Section 14(3) of the Building and Construction Industry (Security of Payment) Act 1999 (NSW) was the critical provision considered by the Court of Appeal, it states:

“If the scheduled amount is less than the claimed amount, the schedule must indicate why the scheduled amount is less and (if it is less because the respondent is withholding payment for any reason) the respondent’s reasons for withholding payment.” [Emphasis added]


During the Appeal proceedings, the Court of Appeal closely considered the purpose and importance of payment schedules in the Security of Payment regime. It held that:

“the payment schedule serves two important functions … to inform the claimant as to the metes and bounds of its dispute with the respondent, so that it can make an informed choice as to whether to engage the … adjudication procedures under Division 2. The second is to articulate the respondent’s case which will then be determined by the adjudicator. … At the time an adjudication application is made, all that the claimant and the prospective adjudicator will know of the nature of the respondent’s side of the case is what is contained in its payment schedule.

The Court of Appeal also analysed the relevant case law surrounding section 14(3) of the Act and in particular the following statement by Palmer J in Multiplex Constructions Pty Ltd v Luikens[2]:

…precision and particularity [of the reasons for withholding payment] must be required to a degree reasonably sufficient to apprise the parties of the real issues in dispute.”

The Court of Appeal upheld the District Court’s decision as it did not consider Mr Wang’s 30 November email a valid payment schedule, for the following reasons (amongst others):

·         Nothing in the email was directed to any particular invoice, or to any particular project.

·         It was not possible to determine the scope of the dispute from the email, e.g. was there a dispute about all of the sites mentioned in the invoices? Would submissions from Krivosudsky as to the quality of work be necessary? What materials would Krivosudsky have to provide to an adjudicator (had the email been a valid payment schedule)?

·         Whille the email asserted that Style Timber had an offsetting claim which exceeded that of Krivosudsky, no details of this claim were provided.


Incorporation of other documents into your payment schedule

In the 30 November email, Mr Wang referred to many emails and photos in an attempt to note the reasons for withholding payment, however, the Court of Appeal held:

When documents are referred to in a payment schedule, its receipient should not be left to guess what documents are being referred to nor should a reciepient be expected to guess …which aspects of those documents or emails set out the respondent’s reasons for withholding payment[3]. [Empahasis added]

It follows that, if you are going to refer to other documents in your payment schedule, ensure they are included as attachments.

Invitation for a meeting to discuss payment dispute

The Court of Appeal held that Mr Wang’s invitation for Krivosudsky to attend his office to discuss the reasons for withholding payment did not amount to an actual disclosure of the reasons, which is explicitly required by section 14(3)[4].

It follows that an invitation to discuss the reasons at a later date will not suffice.

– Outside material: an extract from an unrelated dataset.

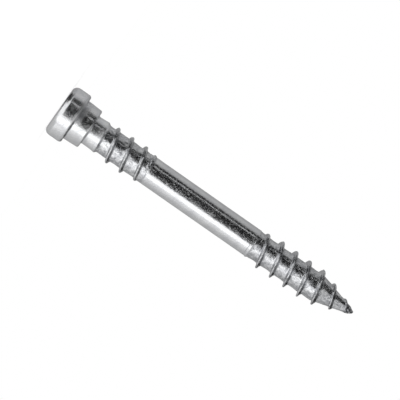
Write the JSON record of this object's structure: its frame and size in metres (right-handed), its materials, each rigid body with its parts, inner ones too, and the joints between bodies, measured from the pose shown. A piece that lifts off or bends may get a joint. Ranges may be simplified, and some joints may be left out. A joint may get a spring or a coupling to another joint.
{
  "type": "deck screw",
  "caption": "Steel deck screw with a flat round head, a collar, two bands of coarse thread parted by a bare shank, and a gimlet point.",
  "frame": {"origin": "centre of the head's top face, on which the screw stands", "axes": "+Z along the screw's axis, from the head to the point; the head face looks down -Z"},
  "size_m": [0.008, 0.008, 0.0508],
  "materials": {
    "screw_steel": "bright rolled steel with a fine grain and small rolling marks"
  },
  "bodies": {
    "root": {"deck_screw": "screw_steel"}
  },
  "joints": []
}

In order for a payment schedule to be valid, it must:

1.       Include sufficient reasons and details of these reasons for withholding payment, including the amount that is proposed to be paid; and

2.       Provide details of any documents on which the reasons are based.

This attention to detail is also of paramount importance for the rule under section 20(2B) of the Act, which states that a respondent in an adjudication is only able to raise issues or arguments that were raised in its payment schedule.
[1] 2019 NSWCA 171
[2] [2003] NSWSC 1140 at [76] (endorsed in Clarence Street Pty Ltd v Isis Projects Pty Ltd [2005] NSWCA 391).
[3] At [6].
[4] At [78].

Disclaimer: This publication by Morrissey Law & Advisory is for general information and commentary only and should not be considered or relied upon as legal advice. Formal legal advice should be sought in relation to any matters or transactions that may arise in relation with communication.